When associated in a 1:1:1 stoichiometry, SYB, SYX and SNAP-25 form a SNARE complex also known as the core complex. Assembly of the ternary core complex is through interactions of SNARE motifs of the three SNAREs. Specifically, the core complex is a four helical bundle with SYB contributing its cytosolic coiled-coil domain, SYX contributing its H3 domain and SNAP-25 contributing both C- and N- terminal coiled-coils. The coiled-coil domains of SNAREs associate in a parallel alignment. That is, the N-termini are adjacent to one another with the C-termini adjacent to one another on the opposite end. Such alignment brings the umtransmembrane domains of SYB and SYX close together and thus puts the synaptic vesicle membrane into close opposition to the plasma membrane.

Structure of the SNARE core complex I

Figure 1 Structure of the SNARE core complex I.

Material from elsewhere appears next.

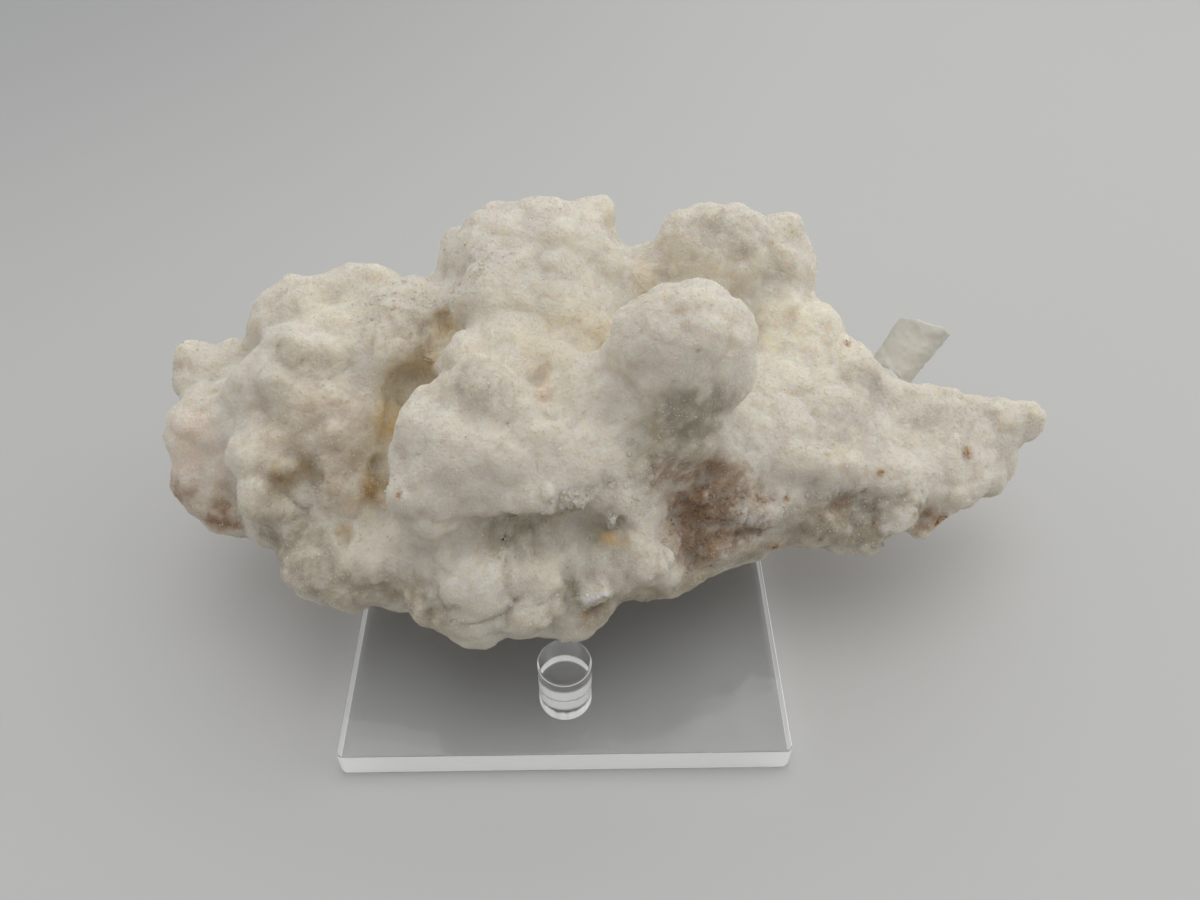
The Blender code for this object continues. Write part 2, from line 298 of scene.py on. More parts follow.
# Specks: tilt, length, width and thickness against a crystal's, and how high they lie
SPECK_TILT, SPECK_SHAPE, SPECK_LIFT = 0.25, (1.0, 0.6, 0.3), 0.1 * MM
# Where the random draws of the grains' first layer, the crystals and the specks start
GRAIN_SEED, CRYSTAL_SEED, SPECK_SEED = 20, 5, 9

# The prism: its mesh cells, and the size and height of its worn relief in millimetres
PRISM_CELL, PRISM_RELIEF = 0.4 * MM, ((2.2, 0.35), (0.9, 0.22))

MINERAL_IOR, ACRYLIC_IOR = 1.48, 1.49

# The pegs' frosted feet: height above the plate, softness of their edge, and their painted glow against the
# rim's
FOOT_HEIGHT, FOOT_EDGE, FOOT_GLOW = 3.2 * MM, 0.8 * MM, 1.3
# Steps of the plate's corners and of polished rims, sides of a rod, and its sharp edges' least angle
CORNER_STEPS, RIM_STEPS, ROD_SIDES, SHARP_ANGLE = 6, 3, 96, math.radians(35)

# Half the floor's side, the size of its mottling, and the middle and reach of the painted shade in its far
# corner
FLOOR_REACH, FLOOR_CLOUD_SIZE = 1.5, 0.08
FLOOR_SHADE_PLACE, FLOOR_SHADE_REACH = (-0.34, 0.40, 0), (0.5, 0.5, 1)

# Where most of the room's light comes from, what that side adds, and the light on every side
SKY_AIM, SKY_GLOW, SKY_BASE = (0.22, 0.46, 0.86), 0.9, 0.5
# Soft lights: name, place in metres, width, depth, share of the stage's light, colour
SOFTBOXES = (
    ("back_softbox", (0.34, 0.40, 0.66), 1.5, 1.1, 1.0, (1, 0.985, 0.95)),
    ("top_softbox", (-0.05, 0.0, 0.75), 0.6, 0.4, 0.4, (1, 1, 1)),
    ("left_softbox", (-0.8, 0.05, 0.42), 0.8, 0.5, 0.25, (1, 1, 1)),
    ("right_softbox", (0.8, -0.1, 0.42), 0.8, 0.5, 0.45, (1, 1, 1)),
)
LIGHT_AIM = (0, 0, 0.02)


class Link:
    """A node's output socket; arithmetic on it adds Math nodes."""

    def __init__(self, maker, socket):
        self.maker = maker
        self.socket = socket

    def maths(self, operation, *values, clamp=False):
        """Adds one Math node."""
        settings = {"operation": operation, "use_clamp": clamp}
        inputs = dict(enumerate(values))
        return self.maker.node("ShaderNodeMath", settings, inputs)

    def __add__(self, other):
        return self.maths("ADD", self, other)

    def __radd__(self, other):
        return self.maths("ADD", other, self)

    def __sub__(self, other):
        return self.maths("SUBTRACT", self, other)

    def __rsub__(self, other):
        return self.maths("SUBTRACT", other, self)

    def __mul__(self, other):
        return self.maths("MULTIPLY", self, other)

    def __rmul__(self, other):
        return self.maths("MULTIPLY", other, self)

    def __truediv__(self, other):
        return self.maths("DIVIDE", self, other)

    def __pow__(self, other):
        return self.maths("POWER", self, other)

    def kept(self):
        """The value kept between 0 and 1."""
        return self.maths("ADD", self, 0, clamp=True)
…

Full assembly of the core complex may go through several conformational intermediates. Binding of SYX and SNAP-25 to form a binary receptor complex on the plasma membrane awaiting the addition of SYB may be the first step of core complex nucleation. During vesicle priming, a loose ternary SNARE complex is formed in trans between the membranes. Frequently referred to as the trans-SNARE complex, this conformation is formed through partial association of the SNARE motifs at the N-terminal ends, while the membrane proximal C-termini of SNARE motifs and the transmembrane domains of SYX and SYB remain disassociated. Complete core complex nucleation is through a rapid N- to C-terminal zippering of SNARE motifs triggered by a fusion signal.

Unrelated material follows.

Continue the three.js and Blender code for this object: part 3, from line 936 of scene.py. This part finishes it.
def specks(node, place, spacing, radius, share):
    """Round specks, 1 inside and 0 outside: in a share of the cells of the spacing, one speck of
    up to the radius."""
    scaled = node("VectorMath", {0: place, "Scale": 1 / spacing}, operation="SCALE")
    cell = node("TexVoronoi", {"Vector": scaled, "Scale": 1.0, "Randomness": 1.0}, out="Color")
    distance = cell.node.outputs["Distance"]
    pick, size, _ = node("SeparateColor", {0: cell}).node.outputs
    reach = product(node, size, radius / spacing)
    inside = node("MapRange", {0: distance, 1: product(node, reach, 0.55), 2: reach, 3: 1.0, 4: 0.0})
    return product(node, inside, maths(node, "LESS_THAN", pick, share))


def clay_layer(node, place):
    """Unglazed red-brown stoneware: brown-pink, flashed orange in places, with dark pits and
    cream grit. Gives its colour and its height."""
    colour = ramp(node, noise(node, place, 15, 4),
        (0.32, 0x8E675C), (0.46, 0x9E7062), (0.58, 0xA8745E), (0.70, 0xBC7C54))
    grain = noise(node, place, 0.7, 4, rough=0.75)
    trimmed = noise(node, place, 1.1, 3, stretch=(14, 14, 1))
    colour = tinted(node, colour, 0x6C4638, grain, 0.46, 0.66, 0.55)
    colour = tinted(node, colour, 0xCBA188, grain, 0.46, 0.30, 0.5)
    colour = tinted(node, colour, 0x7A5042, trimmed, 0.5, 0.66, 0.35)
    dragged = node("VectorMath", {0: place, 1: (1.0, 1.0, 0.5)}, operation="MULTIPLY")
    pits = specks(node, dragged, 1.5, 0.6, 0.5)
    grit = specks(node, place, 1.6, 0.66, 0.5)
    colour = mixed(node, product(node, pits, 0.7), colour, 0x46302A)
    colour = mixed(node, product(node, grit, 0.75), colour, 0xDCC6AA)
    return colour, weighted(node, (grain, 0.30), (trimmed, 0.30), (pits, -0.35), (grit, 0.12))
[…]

Fully assembled core complexes, corresponding to cis-SNARE complexes formed after complete synaptic vesicle fusion, are extremely energetically favorable and exhibit extraordinary stability. Specifically, the core complex resists denaturation by SDS and exhibits great heat tolerance with a melting temperature of greater than 90 °C. In monomeric or partially assembled states, the 3 neuronal SNAREs are substrates of clostridial neurotoxins. Cleavage of SYB by tetanus toxin and botulinum toxin types B, D, F and G, SNAP-25 by botulinum toxins A, C and E or SYX by botulinum toxin C produces rapid inhibition of neurotransmission. However, full assembly of core complexes results in resistance to prototypical cleavage by these toxins, because cleavage sites are buried within the intertwined bundle of helices.

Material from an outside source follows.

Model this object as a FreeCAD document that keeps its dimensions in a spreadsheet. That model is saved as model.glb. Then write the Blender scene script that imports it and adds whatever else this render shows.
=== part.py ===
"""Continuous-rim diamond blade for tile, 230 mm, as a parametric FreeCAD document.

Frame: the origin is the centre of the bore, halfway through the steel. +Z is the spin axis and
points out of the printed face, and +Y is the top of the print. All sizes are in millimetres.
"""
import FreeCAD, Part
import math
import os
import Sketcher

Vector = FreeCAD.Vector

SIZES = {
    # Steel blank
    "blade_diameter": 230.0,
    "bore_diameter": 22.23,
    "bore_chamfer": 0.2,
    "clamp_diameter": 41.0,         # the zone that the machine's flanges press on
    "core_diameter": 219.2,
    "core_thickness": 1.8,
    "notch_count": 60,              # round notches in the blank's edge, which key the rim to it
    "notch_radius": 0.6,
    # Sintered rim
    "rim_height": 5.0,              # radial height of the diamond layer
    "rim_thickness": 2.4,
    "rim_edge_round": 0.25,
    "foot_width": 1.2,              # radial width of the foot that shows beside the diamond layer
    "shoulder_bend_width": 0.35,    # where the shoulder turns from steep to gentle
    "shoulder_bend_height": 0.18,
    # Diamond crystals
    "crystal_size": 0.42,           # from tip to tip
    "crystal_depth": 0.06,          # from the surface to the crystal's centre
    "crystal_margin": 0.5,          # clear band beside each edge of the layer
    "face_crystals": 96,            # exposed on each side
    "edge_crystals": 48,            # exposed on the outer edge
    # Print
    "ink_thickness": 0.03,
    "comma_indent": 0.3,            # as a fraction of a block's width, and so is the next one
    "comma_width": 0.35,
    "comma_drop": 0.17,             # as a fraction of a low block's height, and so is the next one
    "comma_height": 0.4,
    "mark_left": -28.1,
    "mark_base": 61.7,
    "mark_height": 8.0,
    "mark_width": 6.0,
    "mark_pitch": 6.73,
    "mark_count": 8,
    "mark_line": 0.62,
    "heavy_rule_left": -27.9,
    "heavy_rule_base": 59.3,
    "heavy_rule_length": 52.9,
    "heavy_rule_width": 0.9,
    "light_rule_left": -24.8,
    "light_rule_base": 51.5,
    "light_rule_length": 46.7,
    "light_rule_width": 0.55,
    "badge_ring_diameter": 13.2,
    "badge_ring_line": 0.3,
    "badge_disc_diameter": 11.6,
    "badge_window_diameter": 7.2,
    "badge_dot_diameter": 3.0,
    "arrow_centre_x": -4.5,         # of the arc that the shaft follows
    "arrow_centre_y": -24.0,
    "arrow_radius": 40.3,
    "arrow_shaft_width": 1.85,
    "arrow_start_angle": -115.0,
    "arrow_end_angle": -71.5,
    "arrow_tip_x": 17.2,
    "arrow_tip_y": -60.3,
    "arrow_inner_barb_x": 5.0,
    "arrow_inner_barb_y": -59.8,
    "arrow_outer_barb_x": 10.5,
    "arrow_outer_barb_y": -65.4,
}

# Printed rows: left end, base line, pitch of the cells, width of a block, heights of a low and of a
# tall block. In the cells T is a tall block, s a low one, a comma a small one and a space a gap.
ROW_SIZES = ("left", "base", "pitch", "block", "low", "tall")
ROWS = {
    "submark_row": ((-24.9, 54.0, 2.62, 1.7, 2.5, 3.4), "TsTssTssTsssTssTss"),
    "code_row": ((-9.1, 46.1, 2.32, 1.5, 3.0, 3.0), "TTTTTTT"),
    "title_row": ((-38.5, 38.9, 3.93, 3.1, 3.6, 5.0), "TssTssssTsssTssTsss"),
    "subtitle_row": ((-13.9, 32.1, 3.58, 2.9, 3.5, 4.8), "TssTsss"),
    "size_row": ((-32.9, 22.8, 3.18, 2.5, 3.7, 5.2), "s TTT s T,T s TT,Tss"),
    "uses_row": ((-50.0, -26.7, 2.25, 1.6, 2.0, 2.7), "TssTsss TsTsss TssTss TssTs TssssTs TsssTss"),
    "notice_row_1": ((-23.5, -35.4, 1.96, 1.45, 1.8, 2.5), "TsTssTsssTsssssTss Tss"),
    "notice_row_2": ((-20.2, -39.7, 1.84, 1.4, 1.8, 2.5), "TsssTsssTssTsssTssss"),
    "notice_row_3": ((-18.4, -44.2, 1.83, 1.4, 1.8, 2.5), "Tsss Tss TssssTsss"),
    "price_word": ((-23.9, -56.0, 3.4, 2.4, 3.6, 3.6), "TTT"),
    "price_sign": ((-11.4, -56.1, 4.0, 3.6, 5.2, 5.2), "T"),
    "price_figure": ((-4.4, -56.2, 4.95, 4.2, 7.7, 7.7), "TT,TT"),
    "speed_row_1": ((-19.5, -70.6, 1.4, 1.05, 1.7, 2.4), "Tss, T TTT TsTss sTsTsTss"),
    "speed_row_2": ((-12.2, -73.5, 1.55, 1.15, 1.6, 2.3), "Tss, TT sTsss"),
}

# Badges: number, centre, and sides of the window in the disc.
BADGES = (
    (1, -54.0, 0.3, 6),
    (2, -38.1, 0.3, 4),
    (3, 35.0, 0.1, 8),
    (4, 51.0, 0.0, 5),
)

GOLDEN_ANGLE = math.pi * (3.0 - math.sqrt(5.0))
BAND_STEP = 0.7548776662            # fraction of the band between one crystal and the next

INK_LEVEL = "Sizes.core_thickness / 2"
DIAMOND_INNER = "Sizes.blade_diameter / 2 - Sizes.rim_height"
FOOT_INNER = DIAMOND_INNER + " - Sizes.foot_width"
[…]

The above biochemical, structural and functional data support the following model of SNARE-mediated synaptic vesicle membrane fusion. Membrane fusion is initiated via assembly of the SNARE core complex. The SYX H3 domain is liberated from association with the Habc domain and binds to SNAP-25 to form a binary receptor complex to which SYB is added. During priming, the ternary SNARE complex is partially assembled via association of the N-termini of SNARE motifs, and undergoes rapid zippering towards the C-termini upon Ca2+ triggering. Helical extension proceeds beyond the core complex into the linker regions between SNARE motifs and transmembrane domains, which brings the vesicle and plasma membrane into contact and disrupts the lipid bilayer structure to initiate membrane merger. The repulsion force between the phospholipids is likely overcome by the free energy released during formation of this extremely stable coiled bundle. After membrane fusion, resultant cis-SNARE complexes are disassembled to release free SNAREs to participate in future rounds of vesicle priming and fusion. Disassembly of this stable protein complex requires the ATPase NSF (N–ethylmaleimide sensitive factor) and its cofactor SNAP (soluble NSF attachment protein).